In The News - 02/12/2005

 

Malaysia's crude palm oil futures were mostly higher in active trade on Monday, aided by short covering and a firm soyoil market.

The third-month crude palm oil contract on Bursa Malaysia Derivatives, February <KPOG6> ended five ringgit higher at 1,402 ringgit a tonne ($370.85). It had touched its highest level in a week at 1,407 ringgit a tonne.

Overall volume was heavy at 4,680 lots.

December soyoil <BOZ5> was 0.25 cents per pound higher at 21.29 cents in electronic trading, keeping the gains made in Chicago Board of Trade.
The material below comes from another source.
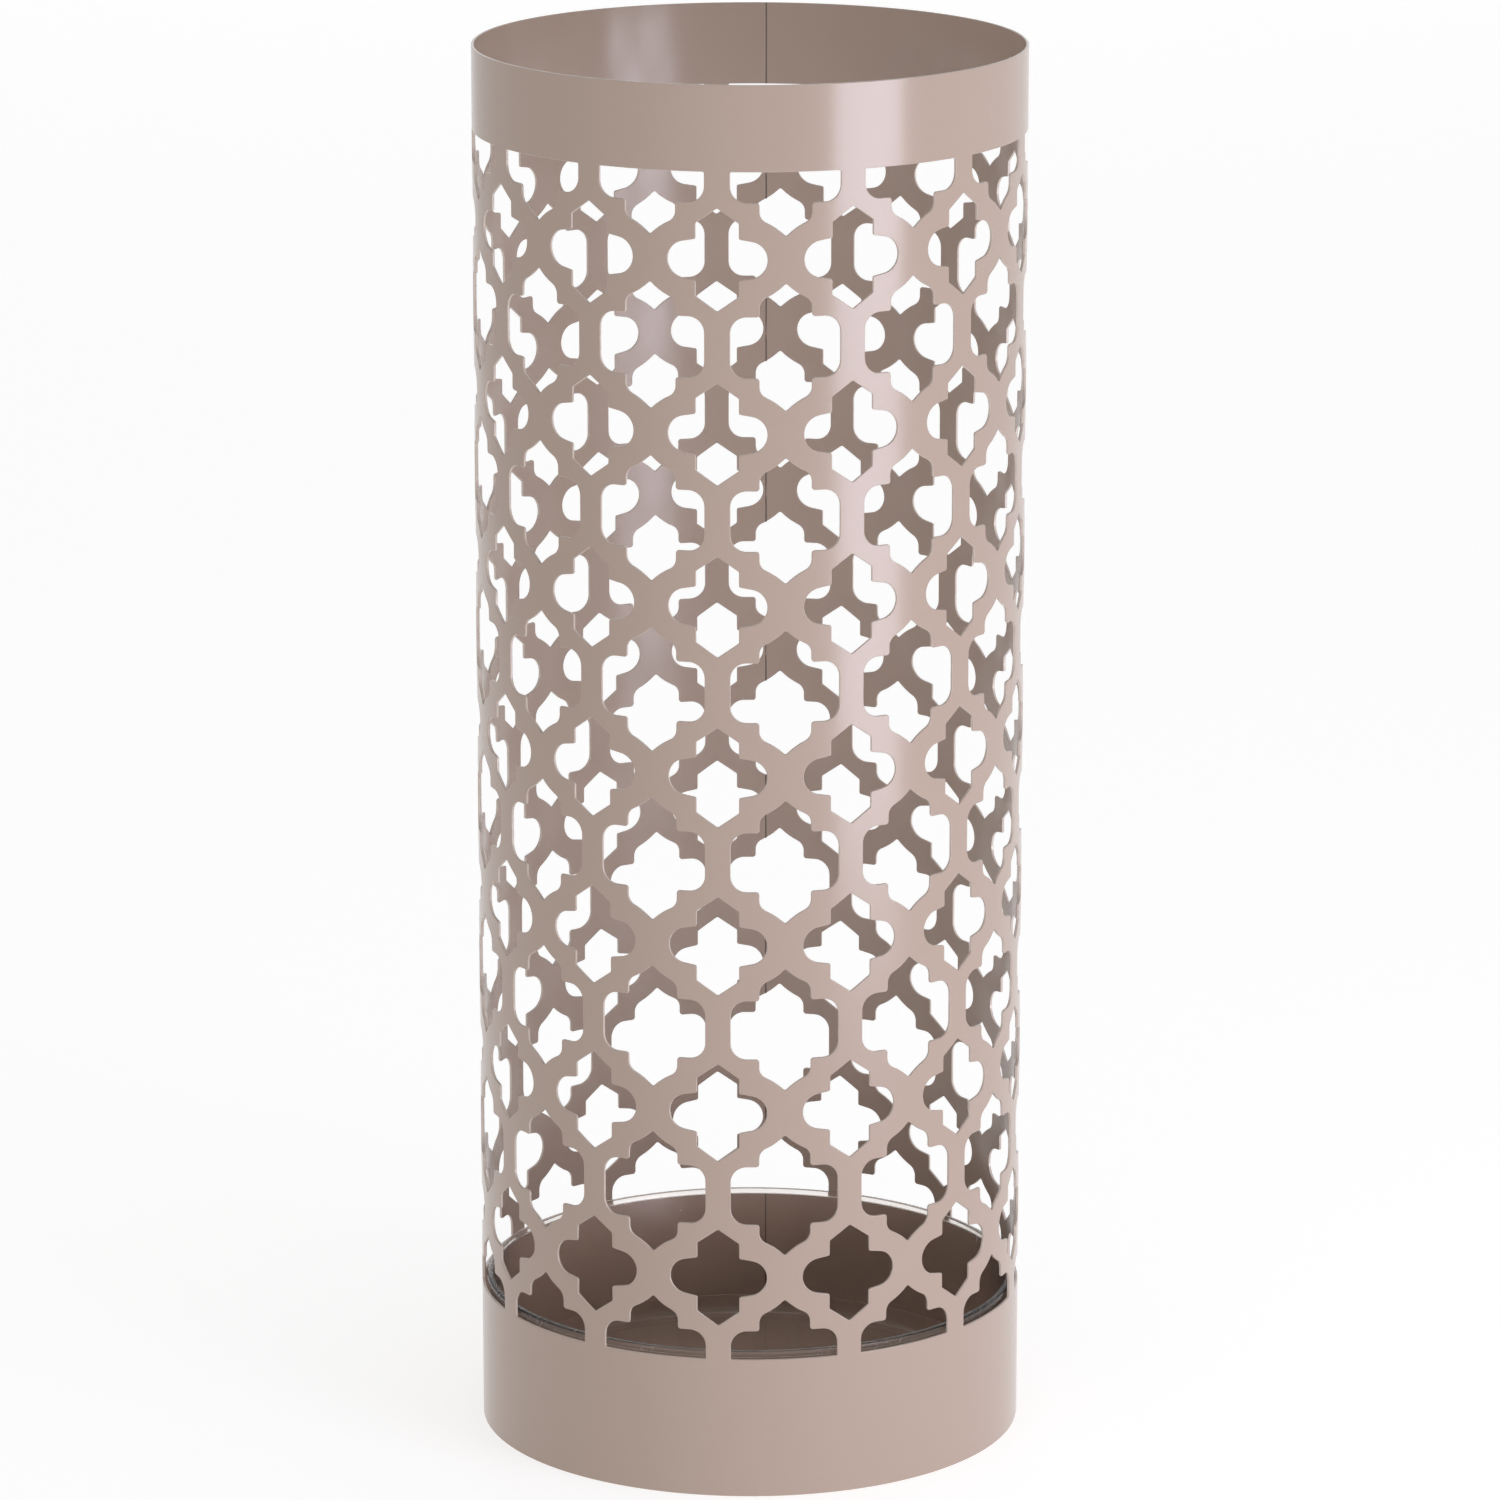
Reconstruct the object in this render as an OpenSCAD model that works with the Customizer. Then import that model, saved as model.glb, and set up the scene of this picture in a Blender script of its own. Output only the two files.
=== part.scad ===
// Umbrella stand: a pierced, rolled steel tube with a welded seam,
// a pressed floor and a loose clear drip tray.
// Millimetres. Origin: centre of the underside, +Z up, the front faces -Y.

/* [Tube] */
// Outside diameter of the tube
tube_d = 194; // [150:1:260]
// Overall height
tube_h = 500; // [360:5:640]
// Thickness of the steel sheet
sheet_t = 1; // [0.8:0.1:1.5]

/* [Bands] */
// Height of the plain band round the mouth
top_band_h = 29.5; // [20:0.5:60]
// Height of the plain band round the base
base_band_h = 50.5; // [35:0.5:90]

/* [Lattice] */
// Openings round the tube
columns = 13; // [9:1:17]
// Large openings from band to band
rows = 7; // [5:1:9]
// Width of a large opening
large_w = 38; // [30:0.5:41]
// Height of a large opening
large_h = 44; // [38:0.5:48]
// Width of a small opening
small_w = 34.3; // [28:0.5:36]
// Height of a small opening
small_h = 35.3; // [30:0.5:38]
// Width of the upright arm of a small opening
small_arm_w = 14.8; // [10:0.2:17]

/* [Seam] */
// Width of the butt joint at the back
seam_gap = 0.8; // [0.5:0.1:1.5]
// How far the weld lies back from the inner face
seam_recess = 0.35; // [0.2:0.05:0.6]
// Where the joint is, in degrees round from the front
seam_angle = 176.5; // [165:0.5:195]

/* [Floor] */
// Thickness of the floor plate
plate_t = 1; // [0.8:0.1:2]
// Height of the floor plate above the ground
plate_lift = 2; // [1:0.5:10]
// Height of the plate's turned-up flange
plate_flange_h = 8.7; // [6:0.1:20]
// Inside bend of the flange
plate_bend_r = 2; // [1:0.5:5]

/* [Drip tray] */
// How far the tray's rim stands above the base band
tray_rise = 2.5; // [1:0.5:10]
// Wall thickness of the tray
tray_t = 1.2; // [0.8:0.1:2]
// Height of the rim bead
tray_rim_h = 2.2; // [1.5:0.1:4]
// Lean of the wall, in degrees
tray_lean_a = 2.4; // [1:0.2:5]
// Bend where the wall meets the floor
tray_bend_r = 5; // [3:0.5:10]
// Gap all round between the rim and the tube
tray_gap = 0.6; // [0.4:0.1:1.5]

/* [Hidden] */
$fn = 96;
tube_r = tube_d / 2;
inner_r = tube_r - sheet_t;
column_a = 360 / columns;
row_h = (tube_h - top_band_h - base_band_h) / rows;
// The openings are drawn for a 46.9 x 60 cell and follow the tighter side of the real one.
cell_k = min(2 * PI * tube_r / columns / 46.9, row_h / 60);
lattice_a = -6.6;
// Large opening: a body with round corners, and a head with round shoulders and an ogee to the tip.
body_x = large_w / 2;
body_y = large_h * 0.239;
body_r = 5.6;
head_x = large_w * 0.237;
shoulder_r = 4;
shoulder_x = head_x - shoulder_r;
shoulder_y = large_h * 0.309;
shoulder_a = 65;
tip_y = large_h / 2;
bend_x = shoulder_x + shoulder_r * cos(shoulder_a);
bend_y = shoulder_y + shoulder_r * sin(shoulder_a) - tip_y;
ogee_r = -(bend_x * bend_x + bend_y * bend_y) / (2 * (bend_x * cos(shoulder_a) + bend_y * sin(shoulder_a)));
ogee_x = shoulder_x + (shoulder_r + ogee_r) * cos(shoulder_a);
ogee_y = shoulder_y + (shoulder_r + ogee_r) * sin(shoulder_a);
// Small opening: an upright arm with gable ends, and a lobe each side.
arm_x = small_arm_w / 2;
arm_y = small_h * 0.354;
lobe_r = small_h * 0.181;
lobe_x = small_w / 2 - lobe_r;
lobe_a = 80;
lobe_top_x = lobe_x + lobe_r * cos(lobe_a);
lobe_top_y = lobe_r * sin(lobe_a);
lobe_foot_y = (lobe_r + (lobe_x - arm_x) * cos(lobe_a)) / sin(lobe_a);
first_a = lattice_a + column_a / 2;
slit_h = tube_h + 2;
plate_z = plate_lift + plate_t;
// Drip tray: the wall is tangent to the bend at its foot and leans out to the rim bead.
tray_r = inner_r - tray_gap;
tray_wall_r = tray_r - 1;
tray_z = plate_z + 0.3;
tray_top = base_band_h + tray_rise;
bend_z = tray_z + tray_bend_r;
wall_foot_z = bend_z - tray_bend_r * sin(tray_lean_a);
wall_foot_r = tray_wall_r - (tray_top - wall_foot_z) * tan(tray_lean_a);
bend_c = wall_foot_r - tray_bend_r * cos(tray_lean_a);

module large_quarter() {
    difference() {
        polygon([
            [0, 0], [head_x, 0], [head_x, shoulder_y], [bend_x, bend_y + tip_y], [0, tip_y]
        ]);
        translate([ogee_x, ogee_y]) circle(r = ogee_r);
    }
    translate([shoulder_x, shoulder_y]) circle(r = shoulder_r);
}

module large_opening() {
    square([2 * (body_x - body_r), 2 * body_y], center = true);
    square([2 * body_x, 2 * (body_y - body_r)], center = true);
    for (x = [-1, 1], y = [-1, 1]) {
        translate([x * (body_x - body_r), y * (body_y - body_r)]) circle(r = body_r);
    }
    for (x = [0, 1], y = [0, 1]) {
        mirror([0, y]) mirror([x, 0]) large_quarter();
    }
}

module small_opening() {
    polygon([
        [arm_x, -arm_y], [arm_x, arm_y], [0, small_h / 2],
        [-arm_x, arm_y], [-arm_x, -arm_y], [0, -small_h / 2]
    ]);
    polygon([
        [-lobe_top_x, lobe_top_y], [-arm_x, lobe_foot_y], [arm_x, lobe_foot_y], [lobe_top_x, lobe_top_y],
        [lobe_top_x, -lobe_top_y], [arm_x, -lobe_foot_y], [-arm_x, -lobe_foot_y], [-lobe_top_x, -lobe_top_y]
    ]);
    for (x = [-1, 1]) {
        translate([x * lobe_x, 0]) circle(r = lobe_r);
    }
}

// A drawing on the sheet, taken straight through it at the angle a round from the front.
module punch(a) {
    rotate([0, 0, a]) translate([0, 4 - tube_r, 0]) rotate([90, 0, 0]) linear_extrude(height = 8) children();
}

module large_column() {
    intersection() {
        translate([-tube_r / 2, base_band_h]) square([tube_r, rows * row_h]);
        union() {
            for (k = [0:rows]) {
                translate([0, base_band_h + k * row_h]) scale(cell_k) large_opening();
            }
        }
    }
}

module small_column() {
    for (k = [0:rows - 1]) {
        translate([0, base_band_h + (k + 0.5) * row_h]) scale(cell_k) small_opening();
    }
}

// A span of the tube's section, centred on the front: r is its outer radius and t its thickness.
module sheet(span, r, t) {
    rotate([0, 0, -90 - span / 2]) rotate_extrude(angle = span) translate([r - t, 0]) square([t, tube_h]);
}

// The butt joint, cut square through the sheet at the angle a round from the front.
module slit(a) {
    rotate([0, 0, a]) translate([-seam_gap / 2, -tube_r - 1, -1]) cube([seam_gap, sheet_t + 2, slit_h]);
}

// One large column with half a small column each side, in its own place round the tube.
module sector(a) {
    rotate([0, 0, a]) difference() {
        sheet(column_a, tube_r, sheet_t);
        punch(0) large_column();
        punch(-column_a / 2) small_column();
        punch(column_a / 2) small_column();
        slit(seam_angle - a);
    }
}

module outer_shell() {
    color([0.70, 0.63, 0.58]) for (c = [0:columns - 1]) {
        sector(first_a + c * column_a);
    }
}

module seam_weld() {
    seam_column_a = first_a + floor((seam_angle - lattice_a) / column_a) * column_a;
    color([0.45, 0.40, 0.36]) difference() {
        intersection() {
            slit(seam_angle);
            rotate([0, 0, seam_angle]) sheet(4, tube_r, sheet_t - seam_recess);
        }
        punch(seam_column_a) large_column();
    }
}

module base_plate() {
    color([0.62, 0.55, 0.50]) rotate_extrude() {
        translate([0, plate_lift]) square([inner_r - plate_bend_r, plate_t]);
        translate([inner_r - plate_t, plate_lift + plate_bend_r])
            square([plate_t, plate_flange_h - plate_bend_r]);
        translate([inner_r - plate_bend_r, plate_lift + plate_bend_r]) intersection() {
            difference() {
                circle(r = plate_bend_r);
                circle(r = plate_bend_r - plate_t);
            }
            translate([0, -plate_bend_r]) square(plate_bend_r);
        }
    }
}

// The tray's section filled to the axis, its skin taken in by t.
module tray_fill(t) {
    polygon([
        [0, tray_z + t], [bend_c, tray_z + t], [bend_c, bend_z],
        [bend_c + (tray_bend_r - t) * cos(tray_lean_a), bend_z - (tray_bend_r - t) * sin(tray_lean_a)],
        [tray_wall_r - t / cos(tray_lean_a), tray_top], [0, tray_top]
    ]);
    translate([bend_c, bend_z]) circle(r = tray_bend_r - t);
}

module drip_tray() {
    color([0.86, 0.88, 0.90, 0.4]) rotate_extrude() {
        difference() {
            tray_fill(0);
            tray_fill(tray_t);
        }
        translate([tray_wall_r - tray_t / 2, tray_top - tray_rim_h]) square([1 + tray_t / 2, tray_rim_h]);
    }
}

outer_shell();
seam_weld();
base_plate();
drip_tray();
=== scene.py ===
"""Umbrella stand: a pierced, rolled steel tube with a welded seam, a pressed floor and a clear drip tray.

Metres. The stand is on the ground at the origin, +Z up, and its front faces -Y. Drawings on the flat
sheet are in millimetres: x along the sheet, z up the tube.
"""
import math

import bmesh
import bpy
import numpy as np
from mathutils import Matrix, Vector
from mathutils.geometry import delaunay_2d_cdt


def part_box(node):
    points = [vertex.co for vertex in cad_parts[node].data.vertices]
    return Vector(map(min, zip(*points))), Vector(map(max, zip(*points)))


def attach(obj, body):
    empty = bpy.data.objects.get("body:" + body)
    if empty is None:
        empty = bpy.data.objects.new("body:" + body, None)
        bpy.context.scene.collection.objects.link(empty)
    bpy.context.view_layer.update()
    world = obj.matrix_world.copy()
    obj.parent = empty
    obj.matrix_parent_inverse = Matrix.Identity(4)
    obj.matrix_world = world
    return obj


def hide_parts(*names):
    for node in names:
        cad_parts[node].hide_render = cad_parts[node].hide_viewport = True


bl_info = {
    "name": "Umbrella Stand",
    "version": (1, 0, 0),
    "blender": (4, 5, 0),
    "location": "View3D > Sidebar > Umbrella Stand",
    "description": "Builds a pierced steel umbrella stand with a clear drip tray",
    "category": "Object",
}

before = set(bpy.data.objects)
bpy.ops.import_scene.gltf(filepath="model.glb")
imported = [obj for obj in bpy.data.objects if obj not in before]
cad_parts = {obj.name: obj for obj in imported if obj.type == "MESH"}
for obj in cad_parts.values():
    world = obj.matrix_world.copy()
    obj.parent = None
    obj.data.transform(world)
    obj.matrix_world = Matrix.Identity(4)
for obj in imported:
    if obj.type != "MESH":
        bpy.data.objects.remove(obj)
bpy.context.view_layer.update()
SHELL_LOW, SHELL_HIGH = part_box("outer_shell")
PLATE_LOW, PLATE_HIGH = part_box("base_plate")
TRAY_LOW, TRAY_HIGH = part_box("drip_tray")
MM = 0.001
PAPER_HALF = 1.15  # half the paper sweep's width, in metres
BEND_STEP = 3.5  # longest straight that follows the roll of the sheet, in millimetres
SIDE_STEP = 4.0  # longest straight up the side of a sector
GRID_STEP = 5.0  # spacing of the points inside a face
GRID_CLEAR = 1.6  # least distance from those points to an outline
# Paler paint for the cut edges: a painted highlight of the light along them.
EDGE_HIGHLIGHT_PAINT = (0.78, 0.70, 0.64, 1.0)


# ---------------------------------------------------------------- settings


def length(name, description, default, **limits):
    """A length that a user can change, in metres."""
    return bpy.props.FloatProperty(
        name=name, description=description, default=default, min=0.0, precision=4, unit="LENGTH", **limits
    )


def colour(name, description, default):
    """A paint colour that a user can change."""
    return bpy.props.FloatVectorProperty(
        name=name, description=description, default=default, size=4, min=0.0, max=1.0, subtype="COLOR"
    )


class PiercedTubeSettings(bpy.types.PropertyGroup):
    """Sizes and paint of the pierced tube."""

    radius: length("Radius", "Outer radius of the rolled sheet", -SHELL_LOW.y)
    height: length("Height", "Height of the tube", SHELL_HIGH.z)
    sheet: length("Sheet", "Thickness of the sheet", 1.0 * MM)
    top_band: length("Top band", "Height of the plain band at the mouth", 29.5 * MM)
    base_band: length("Base band", "Height of the plain band at the foot", 50.5 * MM)
    columns: bpy.props.IntProperty(
        name="Columns", description="Columns of large openings round the tube", default=13, min=3
    )
    rows: bpy.props.IntProperty(
        name="Rows", description="Rows of small openings up the tube", default=7, min=1
    )
    turn: bpy.props.FloatProperty(
        name="Turn",
        description="Turn of the lattice from the front to the first column of small openings",
        default=math.radians(-6.6),
        subtype="ANGLE",
    )
    large_width: length("Large width", "Width of a large opening", 38.0 * MM)
    large_height: length("Large height", "Height of a large opening, tip to tip", 44.0 * MM)
    small_width: length("Small width", "Width of a small opening across its lobes", 34.3 * MM)
    small_height: length("Small height", "Height of a small opening, tip to tip", 35.3 * MM)
    small_arm: length("Small arm", "Width of a small opening's upright arm", 14.8 * MM)
    edge_round: length("Edge round", "Round that the paint gives each cut edge", 0.22 * MM)
    paint: colour("Paint", "Colour of the powder coat", (0.385, 0.291, 0.240, 1.0))


class SeamSettings(bpy.types.PropertyGroup):
    """Place, size and paint of the welded seam; its dark paint is a painted shadow of the seam's gap."""

    angle: bpy.props.FloatProperty(
        name="Angle",
        description="Turn of the seam from the front",
        default=math.radians(176.5),
        subtype="ANGLE",
    )
    width: length("Width", "Width of the weld", 0.6 * MM)
    proud: length("Proud", "How far the weld stands out of the sheet inside", 0.03 * MM)
    clear: length("Clear", "Distance from the middle of a large opening to the weld's end", 17.9 * MM)
    # The dark seam colour is painted shadow. It stands in for the shade in the seam's gap.
    paint: colour("Paint", "Colour of the thin coat in the joint", (0.11, 0.082, 0.07, 1.0))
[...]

Dealers said last-minute buying by some palm oil trading firms in the physical sector helped push up the futures market but uncertainty over future outlook limited gains.

"There's a little bit of short covering and buying. I think 1,420 ringgit should be the immediate resistance, while support is still at 1,380 ringgit," one dealer in Kuala Lumpur.

Some locals industry officials said physical stocks of the commodity to have reached their highest-ever level by end-November in Malaysia, due to poor sales.

A Reuters poll on Wednesday of leading plantation houses showed that inventories of both crude and refined palm oil could hit 1.6 million tonnes by end-November -- up 6.9 percent from end-October.